Step 3.6 — Cloud provider integrations

  • Create app/integrations/gmail.py:
    • GmailClient:
      • __init__(oauth_token) — initializes Google API client
      • async fetch_messages(filter_config, since: datetime) -> list[EmailMessage]
      • EmailMessage: { id, subject, sender, body_text, date, labels }
      • Handles token refresh via Google OAuth2 refresh flow
      • Respects filter_config.labels, filter_config.date_range, filter_config.senders
  • Create app/integrations/ms_graph.py:
    • MSGraphClient:
      • __init__(oauth_token) — initializes MS Graph client
      • async fetch_emails(filter_config, since: datetime) -> list[EmailMessage] (Outlook)
      • async fetch_messages(filter_config, since: datetime) -> list[ChatMessage] (Teams)
      • ChatMessage: { id, content, sender, channel, date }
      • Handles token refresh via MSAL
  • Create app/integrations/__init__.py — factory: get_provider(provider_name) -> GmailClient | MSGraphClient
  • Dependencies: google-api-python-client, google-auth-oauthlib, msgraph-sdk, msal
  • Files: app/integrations/gmail.py, app/integrations/ms_graph.py, app/integrations/__init__.py
  • Outcome: Backend can fetch emails/messages from Gmail, Outlook, and Teams.

Step 3.7 — Agent scheduler

  • Create app/core/agent_scheduler.py:
    • Uses APScheduler (or simple asyncio loop) to check agent schedules
    • Every 60s: query enabled agents where last_run_at + cron_interval < now()
    • For each due agent:
      • Check if user's device is online via DeviceConnectionManager
      • If online: dispatch to agent_runner
      • If offline: skip (will trigger on next device_hello)
    • Locks: use PostgreSQL advisory locks to prevent duplicate runs in multi-instance deployments
  • Integrate with FastAPI lifespan (start scheduler on app startup, shutdown gracefully)
  • Dependencies: apscheduler>=4.0
  • Files: app/core/agent_scheduler.py, app/main.py
  • Outcome: Agents run automatically on their configured schedules.

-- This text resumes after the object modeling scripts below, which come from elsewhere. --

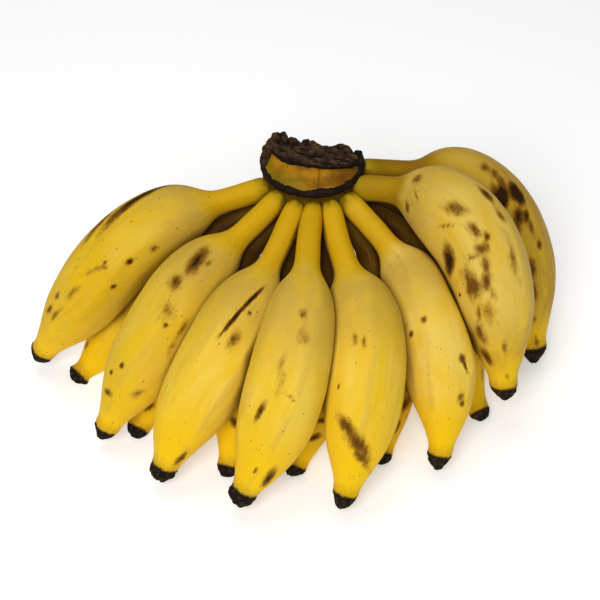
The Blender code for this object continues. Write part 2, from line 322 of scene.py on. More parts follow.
class Recipe:
    """A material being written: its node tree, and one way to add any node to it."""

    def __init__(self, name):
        self.material = bpy.data.materials.new(name)
        self.material.use_nodes = True
        self.tree = self.material.node_tree
        self.shader = self.tree.nodes["Principled BSDF"]
        self.colour = None

    def feed(self, socket, value):
        """Links a socket to a signal or another socket, or gives it a value."""
        if isinstance(value, Signal):
            value = value.socket
        if isinstance(value, bpy.types.NodeSocket):
            self.tree.links.new(value, socket)
        elif socket.type == "RGBA":
            socket.default_value = (*value[:3], 1.0)
        else:
            socket.default_value = value

    def node(self, kind, settings=(), inputs=()):
        """Adds a node: its settings first, and then its inputs, by name or in order."""
        node = self.tree.nodes.new(kind)
        for key, value in dict(settings).items():
            setattr(node, key, value)
        pairs = inputs.items() if isinstance(inputs, dict) else enumerate(inputs)
        for key, value in pairs:
            self.feed(node.inputs[key], value)
        return node

    def attribute(self, name):
        """A number painted on the mesh."""
        node = self.node("ShaderNodeAttribute", {"attribute_name": name})
        return Signal(self, node.outputs["Fac"])

    def place(self):
        """Coordinates in the frame's own metres."""
        return self.node("ShaderNodeTexCoord").outputs["Object"]

    def axis(self, vector, name):
        """The X, Y or Z of a vector."""
        node = self.node("ShaderNodeSeparateXYZ", inputs=[vector])
        return Signal(self, node.outputs[name])

    def stretched(self, vector, across, along):
        """Coordinates in which a feature of that size is one unit across and one unit along."""
        scale = (1 / across, 1 / across, 1 / along)
        return self.node("ShaderNodeVectorMath", {"operation": "MULTIPLY"}, [vector, scale]).outputs["Vector"]

    def noise(self, vector, across, along=None, detail=3.0, roughness=0.5, distortion=0.0):
        """Smooth noise about 0.5, with features of that size across and along."""
        inputs = {
            "Vector": self.stretched(vector, across, along or across),
            "Scale": 1.0, "Detail": detail, "Roughness": roughness, "Distortion": distortion,
        }
        node = self.node("ShaderNodeTexNoise", inputs=inputs)
        return Signal(self, node.outputs["Fac"])

    def cells(self, vector, across, along=None):
        """Distance to the nearest of scattered points, and a random number for that point."""
        inputs = {"Vector": self.stretched(vector, across, along or across), "Scale": 1.0}
        node = self.node("ShaderNodeTexVoronoi", inputs=inputs)
        chance = self.node("ShaderNodeSeparateColor", inputs=[node.outputs["Color"]]).outputs["Red"]
        return Signal(self, node.outputs["Distance"]), Signal(self, chance)

    def mix(self, amount, below, above):
        """Lays one colour over another.  A Mix node's sockets for colours are 6, 7 and, going out, 2."""
        node = self.node("ShaderNodeMix", {"data_type": "RGBA"}, {0: amount, 6: below, 7: above})
        return node.outputs[2]

    def lay(self, amount, above):
        """Lays a colour over the material's own."""
        self.colour = self.mix(amount, self.colour, above)

    def bump(self, height, strength, distance):
        """Roughens the shading, with distance as the real depth of a height of 1."""
        inputs = {"Height": height, "Strength": strength, "Distance": distance}
        self.feed(self.shader.inputs["Normal"], self.node("ShaderNodeBump", inputs=inputs).outputs["Normal"])

    def surface(self, **inputs):
        """Feeds the shader: surface(base_color=..., roughness=...)."""
        for key, value in inputs.items():
            name = key.replace("_", " ").title().replace("Ior", "IOR")
            self.feed(self.shader.inputs[name], value)


# What grow_banana paints on a banana for its material
PAINTED = ("share", "upper", "end", "ridge", "rub", "mark", "age", "faded", "tucked", "crevice")


def peel_material(peel):
    """Ripe peel: patchy, streaked and bruised yellow, olive at the crown and black at the blossom end."""
    recipe = Recipe("ripe_peel")
    flow = recipe.node("ShaderNodeAttribute", {"attribute_name": "flow"}).outputs["Vector"]
    share, upper, end, ridge, rub, mark, age, faded, tucked, crevice = map(recipe.attribute, PAINTED)

    broad = recipe.noise(flow, 24 * MM, 46 * MM, detail=2.0)
    patch = recipe.noise(flow, 8 * MM, 20 * MM, detail=4.0, roughness=0.6)
    streak = recipe.noise(flow, 2.2 * MM, 45 * MM, detail=3.0)
    grain = recipe.noise(flow, 0.9 * MM, 2.2 * MM, detail=2.0)
    ragged = recipe.noise(flow, 1.7 * MM, 2.6 * MM, detail=4.0, roughness=0.65)
    blotch = recipe.noise(flow, 4.0 * MM, 7.0 * MM, detail=5.0, roughness=0.62)

    # The yellow: pale on the belly, deeper in streaks, pure towards the blossom end, dull or cream where old
    pale = (broad * 0.55 + patch * 0.45).rise(0.42, 0.60)
    recipe.colour = recipe.mix(pale, peel.ripe_colour, peel.pale_colour)
    recipe.lay(streak.rise(0.48, 0.72) * 0.55, peel.deep_colour)
    lower_end = (share + patch * 0.10 - 0.05).rise(0.66, 0.84)
    recipe.lay(lower_end * 0.9, peel.bright_colour)
    patches = patch.rise(0.30, 0.62)
    dulled = age * (patches * 0.4 + 0.4) * share.fall(0.80, 0.95)
    recipe.lay(dulled, peel.dull_colour)
    cream = faded * (patches * 0.6 + 0.3) * (share + patch * 0.2 - 0.1).fall(0.62, 0.86)
    recipe.lay(cream, peel.faded_colour)
    shoulder = (upper + broad * 0.4 - 0.2).rise(0.85, 1.15) * (upper + patch * 0.5 - 0.25).fall(1.3, 1.9)
    recipe.lay(shoulder * (patch.rise(0.30, 0.60) * 0.5 + 0.4), peel.dusty_colour)
    recipe.lay(ridge.rise(0.55, 1.0) * patch.rise(0.45, 0.60) * 0.45, peel.dusty_colour)

    # The neck, and the olive collar where it leaves the crown
    neck = (upper + patch * 0.2 - 0.1).fall(0.75, 1.05)
    recipe.lay(neck * 0.9, peel.neck_colour)
    recipe.lay(neck * age.rise(0.4, 1.4) * (patch * 0.6 + 0.6), peel.old_neck_colour)
    collar = (share + patch * 0.03 + ragged * 0.012 - 0.02).fall(0.020, 0.060)
    recipe.lay(collar * 0.85, peel.collar_colour)

    # Painted shade where the rest of the hand hems the skin in and on the lower necks tucked under the top
    # row, brown where neighbours rub, and a thin painted shade line where they touch
    crevice_shade = (crevice + patch * 0.10 - 0.05).rise(peel.shade_from, peel.shade_full) * 0.8
    recipe.lay(crevice_shade, peel.shade_colour)
    # Painted shade on the lower row's necks where they lie under the top row
    tucked_shade = tucked * crevice.rise(0.20, 0.40) * (0.80 + patch * 0.28)
    recipe.lay(tucked_shade, peel.tucked_shade_colour)
    contact = (rub + ragged * 0.5 + patch * 0.6 - 0.55).rise(0.50, 0.90) * share.rise(0.10, 0.18)
    recipe.lay(contact * 0.85, peel.bruise_colour)
    # A thin line of painted shade where neighbours touch
    seam = (rub + ragged * 0.2 - 0.1).rise(0.66, 0.92) * upper.rise(0.25, 0.6)
    recipe.lay(seam * 0.9, peel.tucked_shade_colour)

    # Bruises have a tan edge, and the deepest a nearly black heart
    uneven = mark + (ragged - 0.5) * 0.55 + (blotch - 0.5) * 0.95
    stain = uneven.rise(0.06, 0.58) * mark.rise(0.02, 0.16)
    bruise = uneven.rise(0.34, 0.78)
    heart = uneven.rise(0.76, 1.12)
    recipe.lay(stain * 0.68, peel.stain_colour)
    recipe.lay(bruise * 0.9, peel.bruise_colour)
    recipe.lay(heart * 0.9, peel.heart_colour)

    # Specks: scattered freckles, and fine peppering in loose crowds
    spot, chance = recipe.cells(flow, 5.0 * MM, 6.0 * MM)
    freckle = (spot + grain * 0.06).fall(0.075, 0.125) * chance.rise(0.50, 0.55)
    fine, fine_chance = recipe.cells(flow, 1.9 * MM)
    crowd = recipe.noise(flow, 9 * MM, 12 * MM, detail=2.0).rise(0.55, 0.68)
    pepper = fine.fall(0.12, 0.26) * fine_chance.rise(0.55, 0.60) * crowd
    specks = freckle.most(pepper * 0.7) * share.rise(0.06, 0.16)
    recipe.lay(specks * 0.85, peel.speck_colour)

    # The blossom end has dried black, with a narrow scorched edge
    scorch = (end + ragged * 0.05 - 0.025).rise(-0.042, 0.012)
    dry = (end + ragged * 0.016 - 0.008).rise(0.0, 0.012)
    recipe.lay(scorch * 0.5, peel.stain_colour)
    dried = recipe.mix(ragged.rise(0.46, 0.70) * 0.8, peel.dry_colour, peel.bark_colour)
    recipe.lay(dry, dried)

    roughness = 0.44 + patch * 0.14 + bruise.most(dry) * 0.30 - specks * 0.05
    recipe.surface(base_color=recipe.colour, roughness=roughness, specular_ior_level=peel.shine)
    height = grain * 0.35 + streak * 0.6 + patch * 0.5 - specks * 0.6 - bruise * 0.9 + ragged * (dry * 3.0)
    recipe.bump(height, 0.35, 0.5 * MM)
    return recipe.material


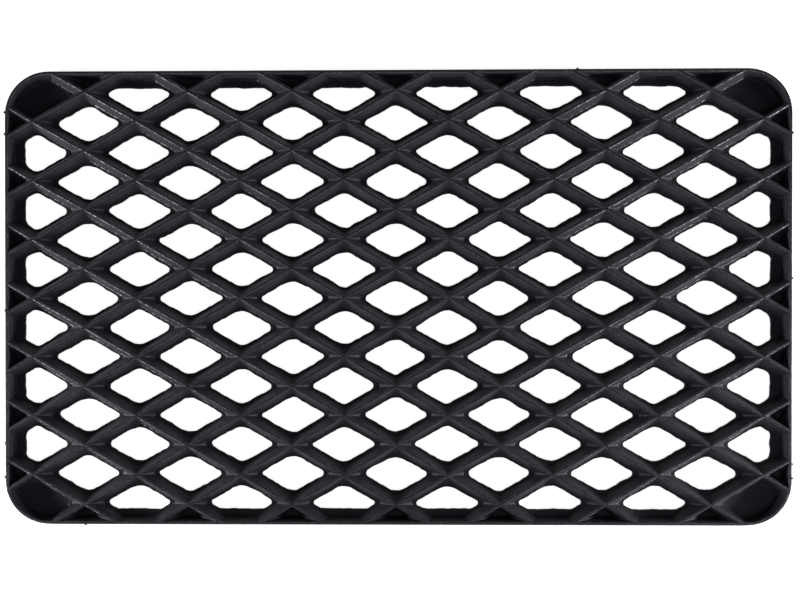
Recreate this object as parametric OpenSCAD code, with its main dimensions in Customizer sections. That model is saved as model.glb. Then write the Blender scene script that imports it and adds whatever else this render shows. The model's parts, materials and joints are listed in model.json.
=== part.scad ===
// Open lattice mat in moulded rubber, with an upstanding rim.
//
// Thin drafted ribs cross in a diamond pattern on a floor web. The web is open inside every
// diamond and closed in the four corner pans. Units are mm. The mat rests on z = 0 with its ribs
// up, its long side along X, and the origin is at the centre of its underside.
//
// The moulding is divided into named pieces that meet face to face: one for each rib, with the
// strip of web under it, four rim sides and four rim corners. At a crossing the rising rib keeps
// the lower half and the falling rib keeps the upper half, as in a cross-lap joint.

/* [Overall] */

// length along X over the foot of the rim
mat_l = 505; // [420:1:600]
// width along Y over the foot of the rim
mat_w = 293.6; // [250:0.2:340]
// height of the ribs and the rim above the resting face
mat_h = 10; // [8:0.5:14]

/* [Lattice] */

// crossings from the centre to each edge, which sets the number of ribs
cells = 7; // [6:1:8]
// distance from the outermost crossings to the rim's top edge along X
end_margin = 17.9; // [16:0.1:20]
// distance from the outermost crossings to the rim's top edge along Y
side_margin = 12.8; // [12:0.1:15]
// width of the floor strip under a rib, from opening to opening
strip_w = 11.2; // [9:0.1:13]
// radius of an opening's two sharp ends
end_r = 2.1; // [1:0.1:4]
// radius of an opening's two blunt sides
side_r = 9.5; // [4:0.1:11]
// distance from the rim's top edge to the clipped openings at the ends
clip_x = 10.1; // [8.5:0.1:11]
// distance from the rim's top edge to the clipped openings at the sides
clip_y = 8.7; // [8:0.1:11]

/* [Ribs] */

// thickness of the floor web
web_t = 2; // [1.5:0.1:3]
// width of a rib where it stands on the web
rib_foot_w = 8; // [6:0.1:9]
// width of a rib under its edge bevel
rib_neck_w = 2.3; // [1.6:0.1:3]
// width of the flat on top of a rib
rib_land_w = 1.5; // [0.8:0.1:1.6]
// height of the bevel along a rib's top edges
rib_bevel_h = 0.5; // [0.2:0.1:1]

/* [Rim] */

// radius of the rim's corners at its top outer edge
corner_r = 28; // [24:0.5:34]
// width of the flat on top of the rim
rim_land_w = 1.9; // [1.2:0.1:3]
// outward lean of the rim's outer wall from top to foot
outer_draft = 2; // [0.5:0.1:3]
// inward lean of the rim's inner wall from top to floor
inner_draft = 2.2; // [0.5:0.1:3]
// radius of the moulding vent stubs on the rim's outer edge
stub_r = 0.7; // [0.4:0.1:1]
// how far a vent stub stands out of the rim's top edge
stub_out = 0.9; // [0.3:0.1:1.5]

/* [Output] */

// piece to draw, or all of them

/* [Hidden] */

$fn = 64;
half_l = mat_l / 2 - outer_draft;
half_w = mat_w / 2 - outer_draft;
hx = (half_l - end_margin) / cells;
hy = (half_w - side_margin) / cells;
rib_angle = atan2(hy, hx);
lap_z = (web_t + mat_h) / 2;
rib_count = 2 * cells;
over = 1;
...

Step 3.8 — OAuth flow endpoints

  • Create app/api/routes/oauth.py:
    • GET /api/v1/oauth/{provider}/authorize — returns OAuth authorization URL
      • Gmail: Google OAuth2 with gmail.readonly scope
      • Outlook/Teams: MS identity platform with Mail.Read, ChannelMessage.Read.All scopes
    • GET /api/v1/oauth/{provider}/callback — handles OAuth redirect
      • Exchanges auth code for access + refresh tokens
      • Encrypts tokens with Fernet (server-side key from settings)
      • Returns encrypted token blob for storage in CloudAgentConfig.oauth_token_encrypted
    • POST /api/v1/oauth/{provider}/refresh — refresh expired OAuth token
  • Files: app/api/routes/oauth.py, app/main.py
  • Outcome: Users can connect Gmail/Teams/Outlook accounts securely.

Phase 3 — Verification

# Scenario Expected
1 Agent CRUD Create/read/update/delete local and cloud configs; tier limits enforced (free=2, pro=10)
2 WS device connect Electron connects → device_hello → backend stores connection → triggers overdue runs
3 Local agent run Backend sends agent_run → Electron reads files → agent_data → backend AI extracts → tool_call(insert) → Electron persists with isAiSuggested=1
4 Cloud agent run Backend fetches Gmail → AI extracts tasks → tool_call(insert) → Electron persists
5 Device binding Local agent config with device_id=A only triggers when device A is connected
6 Chatbot Journey Start journey → 3-5 Q&A turns → produces valid prompt_template
7 Schedule Agent with schedule_cron="0 */6 * * *" runs every 6h when device is online
8 Offline resilience Device offline → runs skipped → device reconnects → overdue runs trigger immediately
9 OAuth flow Gmail authorize → callback → token encrypted → stored in config → fetch emails works

Phase 3 — New Dependencies

Package Purpose
google-api-python-client Gmail API access
google-auth-oauthlib Gmail OAuth2 flow
msgraph-sdk Outlook + Teams API access
msal MS identity platform auth
apscheduler>=4.0 Agent scheduling
cryptography (Fernet) OAuth token encryption at rest

Phase 5 — Shared Memory (SUPERSEDED)

This phase has been fully replaced by V3_MIGRATION_PLAN.md.

  • Chat WS fix → V3 Step 5 (Unified WS Handler — single multiplexed socket)
  • Agent memory → V3 Steps 67 (Cloud-side MemGPT-style memory in PostgreSQL + pgvector, encrypted at rest with per-user Fernet key)

The on-device KV approach (Electron SQLite agent_memory table) is no longer the target architecture. See V3_MIGRATION_PLAN.md for the current plan.